Anissa Rahadiningtyas
Cornell University, Ithaca, USA
When Arahmaiani (b. 1961) displayed her public performative installation of a hanging sculpture in Jawi script that reads “اي لوۏ يو / I Love You” in English in Esplanade, Singapore, in 2009, can we consider her work as “contemporary Islamic art”? What is at stake when we use the terms “Islamic,” “Islamic art,” and even more complicated, “modern and contemporary Islamic art” for the works of artists coming from the periphery of the Islamic world like Southeast Asia? Arahmaiani’s use of Jawi script draws a reference to the long history of Islam in the archipelago.
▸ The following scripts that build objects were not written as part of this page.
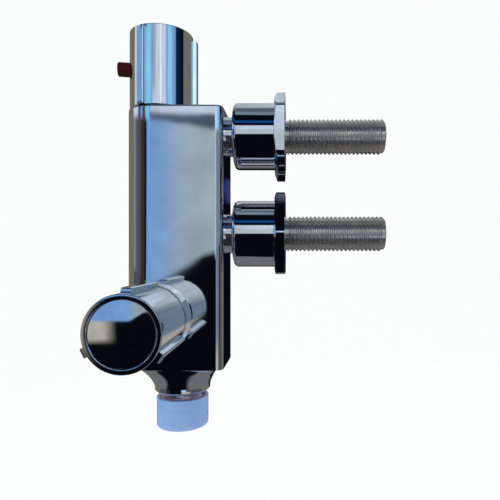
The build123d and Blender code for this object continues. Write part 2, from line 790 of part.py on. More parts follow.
for side, inlet_z in inlets.items():
    axis_plane = Plane(origin=(0, 0, inlet_z), x_dir=(0, 1, 0), z_dir=(1, 0, 0))

    # Wall tail: spigot in the body, polished neck, collar inside the cup, hollow threaded shank
    groove_middle = body_back - tail_o_ring_place
    groove_floor = inlet_port_radius - 2 * tail_o_ring_radius
    with BuildPart() as tail:
        turn(axis_plane, [
            (tail_socket_radius, spigot_start), (spigot_radius, spigot_start),
            (spigot_radius, groove_middle - tail_o_ring_radius),
            (groove_floor, groove_middle - tail_o_ring_radius),
            (groove_floor, groove_middle + tail_o_ring_radius),
            (spigot_radius, groove_middle + tail_o_ring_radius), (spigot_radius, body_back),
            (tail_neck_radius, body_back), (tail_neck_radius, collar_start),
            (tail_collar_radius, collar_start), (tail_collar_radius, collar_start + tail_collar_thickness),
            (shank_radius, collar_start + tail_collar_thickness), (shank_radius, tail_thread_start),
            (tail_radius, tail_thread_start), (tail_radius, tail_end - tail_end_chamfer),
            (tail_radius - tail_end_chamfer, tail_end), (tail_bore_radius, tail_end),
            (tail_bore_radius, socket_end + tail_socket_lead),
            (tail_socket_radius - tail_socket_lead, socket_end), (tail_socket_radius, socket_end),
        ])
    finish_part(tail.part, f"{side}_tail")

    with BuildPart() as tail_o_ring:
        ring(axis_plane, inlet_port_radius - tail_o_ring_radius, tail_o_ring_radius, groove_middle)
    finish_part(tail_o_ring.part, f"{side}_tail_o_ring")

    # Chromed cup that hides the collar, clamped by its floor between neck and nut
    with BuildPart() as cup:
        bar(axis_plane, cup_radius, cup_start, nut_start)
        fillet(cup.edges().filter_by(GeomType.CIRCLE).sort_by(Axis.X)[0], cup_shoulder_radius)
        bar(axis_plane, cup_radius - cup_wall, cup_floor_inner, nut_start, Mode.SUBTRACT)
        bar(axis_plane, tail_neck_radius + slip_gap, cup_start, cup_floor_inner, Mode.SUBTRACT)
    finish_part(cup.part, f"{side}_cup")

    with BuildPart() as cup_washer:
        bar(axis_plane, tail_collar_radius, cup_floor_inner, collar_start)
        bar(axis_plane, tail_neck_radius + slip_gap, cup_floor_inner, collar_start, Mode.SUBTRACT)
    finish_part(cup_washer.part, f"{side}_cup_washer")

    # Hexagonal wall nut; its corners are rounded and chamfered on the cup's side
    nut_plane = swing(axis_plane, nut_turns[side])
    with BuildPart() as wall_nut:
        with BuildSketch(nut_plane.offset(nut_start)) as hexagon:
            RegularPolygon(wall_nut_flats / 2, 6, major_radius=False, rotation=90)
            fillet(hexagon.vertices(), wall_nut_corner_radius)
        extrude(amount=wall_nut_thickness)
        cone_low = wall_nut_flats / 2 - wall_nut_chamfer_inset
        cone_height = wall_nut_thickness + overcut
        with BuildSketch(section_plane(axis_plane), mode=Mode.PRIVATE) as cone:
            with BuildLine():
                Polyline(
                    (0, nut_start - overcut), (cone_low, nut_start - overcut), (cone_low, nut_start),
                    (cone_low + cone_height, nut_start + cone_height),
                    (0, nut_start + cone_height), close=True,
                )
            make_face()
        revolve(cone.sketch, axis=Axis(axis_plane.origin, axis_plane.z_dir), mode=Mode.INTERSECT)
        bar(axis_plane, shank_radius + thread_gap, nut_start, 0, Mode.SUBTRACT)
    finish_part(wall_nut.part, f"{side}_wall_nut")

    with BuildPart() as strainer:
        bar(axis_plane, check_radius, strainer_start, strainer_start + strainer_thickness)
        with BuildSketch(axis_plane.offset(strainer_start)):
            with HexLocations(strainer_hole_pitch / 2, strainer_hole_rows, strainer_hole_rows):
                Circle(strainer_hole_radius)
        extrude(amount=strainer_thickness, mode=Mode.SUBTRACT)
    finish_part(strainer.part, f"{side}_strainer")

    # Non-return valve: housing with its seat at the wall end and a guide for the poppet's stem
    guide_end = check_start + check_guide_thickness
    with BuildPart() as check_housing:
        turn(axis_plane, [
            (poppet_stem_radius + running_gap, check_start), (check_radius, check_start),
            (check_radius, check_end), (check_seat_radius, check_end), (check_seat_radius, seat_face),
            (check_bore, seat_face), (check_bore, guide_end), (poppet_stem_radius + running_gap, guide_end),
        ])
        with BuildSketch(axis_plane.offset(check_start)):
            with PolarLocations((poppet_stem_radius + check_bore) / 2, check_guide_hole_count):
                Circle(check_guide_hole_radius)
        extrude(amount=check_guide_thickness, mode=Mode.SUBTRACT)
    finish_part(check_housing.part, f"{side}_check_housing")

    with BuildPart() as check_poppet:
        turn(axis_plane, [
            (0, check_start - poppet_stem_tail), (poppet_stem_radius, check_start - poppet_stem_tail),
            (poppet_stem_radius, poppet_back), (poppet_radius, poppet_back),
            (poppet_radius, poppet_front - poppet_thickness / 2), (check_seat_radius, poppet_front),
            (0, poppet_front),
        ])
    finish_part(check_poppet.part, f"{side}_check_poppet")

    with BuildPart() as check_spring:
        coil(axis_plane, check_spring_radius, check_spring_wire, guide_end + check_spring_wire,
             poppet_back - check_spring_wire, check_spring_turns)
    finish_part(check_spring.part, f"{side}_check_spring")
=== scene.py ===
"""Looks of an exposed shower mixer valve: chromed casting, handle, knob, cups and threaded wall tails.

All lengths are in metres. +X points at the wall, +Z up, and the flow knob faces -Y.
Each class makes one sub-assembly around the frame and dresses the pieces inside it.
"""

import logging
import math
from collections.abc import Callable
from dataclasses import dataclass
from enum import Enum

import bmesh
import bpy
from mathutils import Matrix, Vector


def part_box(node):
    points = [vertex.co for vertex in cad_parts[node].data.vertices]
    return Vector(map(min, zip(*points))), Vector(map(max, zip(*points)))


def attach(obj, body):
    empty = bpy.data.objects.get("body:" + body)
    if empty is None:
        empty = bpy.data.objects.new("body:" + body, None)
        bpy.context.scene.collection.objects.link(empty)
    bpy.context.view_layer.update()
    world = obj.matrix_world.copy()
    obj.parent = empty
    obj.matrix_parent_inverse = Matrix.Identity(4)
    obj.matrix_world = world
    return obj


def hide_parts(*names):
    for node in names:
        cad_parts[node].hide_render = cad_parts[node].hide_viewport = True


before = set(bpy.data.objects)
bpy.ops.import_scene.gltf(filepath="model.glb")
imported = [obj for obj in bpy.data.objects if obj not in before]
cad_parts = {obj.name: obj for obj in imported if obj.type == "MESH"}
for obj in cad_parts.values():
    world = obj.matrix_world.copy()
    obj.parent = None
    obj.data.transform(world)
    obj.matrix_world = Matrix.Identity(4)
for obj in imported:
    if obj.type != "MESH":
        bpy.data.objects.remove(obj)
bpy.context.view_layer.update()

logging.basicConfig(level=logging.INFO, format="%(message)s")
log = logging.getLogger("shower_valve")

Colour = tuple[float, float, float]
Point = tuple[float, float, float]
Outline = list[tuple[float, float]]
Stops = list[tuple[float, Colour]]
Piece = bpy.types.Object
Socket = bpy.types.NodeSocket
Inputs = dict[str | int, Socket | Colour | float]
Element = bmesh.types.BMVert | bmesh.types.BMEdge | bmesh.types.BMFace
Test = Callable[[Element], bool]

MM = 0.001
MERGE = 0.000002
ROUND_STEPS = 128
CENTRE: Point = (0.0, 0.0, 0.0)
WHITE: Colour = (1.0, 1.0, 1.0)


class Axis(Enum):
    """Directions in which a turned piece can stand, as the turns that bring +Z there."""

    UP = (0.0, 0.0, 0.0)
    TO_WALL = (0.0, math.pi / 2, 0.0)
    TO_USER = (math.pi / 2, 0.0, 0.0)


class Select(Enum):
    """What edit mode selects."""

    POINTS = "VERT"
    EDGES = "EDGE"
    FACES = "FACE"


class Join(Enum):
    """What a tool does to the piece that it meets."""

    ADD = "UNION"
    CUT = "DIFFERENCE"
    TRIM = "INTERSECT"


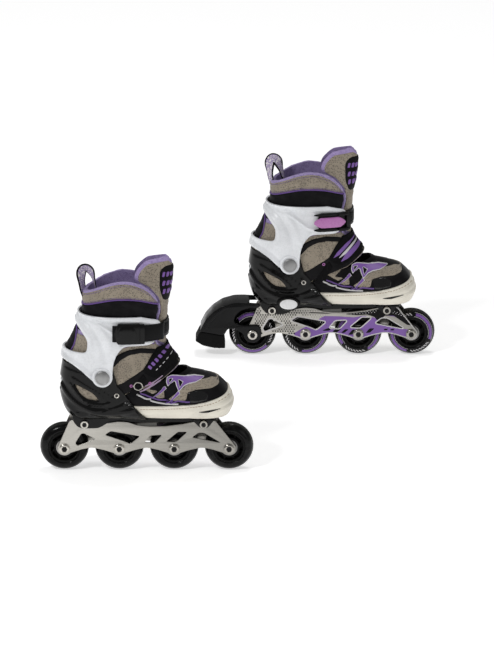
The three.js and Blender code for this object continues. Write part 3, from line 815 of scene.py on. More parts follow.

At the same time, it problematizes the notion of singularity and universality of Islam. “اي لوۏ يو” with its soft and colorful materiality presents Arahmaiani’s voice as a Muslim to counter the representation of Islam after 9/11 in global media. I locate Arahmaiani’s works within the inherently problematic discourse of “modern and contemporary Islamic art.” I argue that this work has the capacity to destabilize and decolonize the categories of Southeast Asian Studies and Islamic Art History. It further interrogates the seemingly fixed boundaries of “Islamic” and the prevalent separation of modern and contemporary art from spirituality and religiosity.